オフィスでは決して実感できない醍醐味
高崎工場に赴任してから私が続けたのは、足繁く現場に通って一人ひとりのスタッフから話を聞くことでした。日々改善を続けていくべき工場にとって、会議で誰も発言しないことほど怖いことはありません。でも、その一人ひとりに直接会って持ち場の仕組みや課題を対等な立場で聞いていくと、胸に秘めた様々な課題や思いを語ってくれるものなんです。
ようやく組織に慣れてきたと感じたのは、そのような対話を続けて半年くらいが経ってからのことでした。これまで静まり返っていた会議で、ぽつりぽつりと意見を言ってもらえるようになり、何かが少しずつ変わろうとしている実感を覚えて嬉しかったものです。

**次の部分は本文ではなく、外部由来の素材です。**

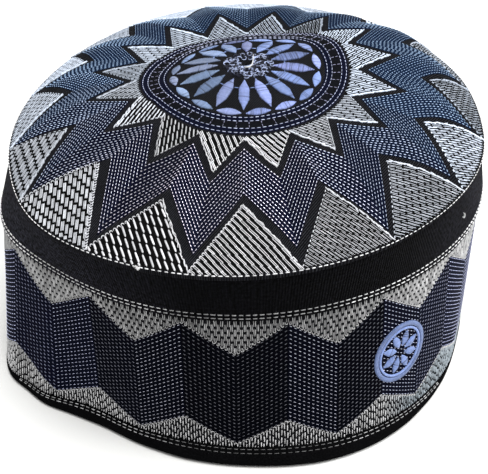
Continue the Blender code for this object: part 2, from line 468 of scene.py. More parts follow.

職場の変化を感じられると、やっぱり工場っていいな、って思います。ここには、昨日はできなかったことができるようになっていく新人の子たちがいる、達成できていない項目を示す赤いチェックの入っていたスコアカードが日々緑色に変わっていく。一つひとつの改革や実践が積み重なり、組織力が高まっていく確かな変化を、これほど肌で感じられる場所はないと思うからです。それは本社のオフィスで働いていては決して実感できない醍醐味ですね。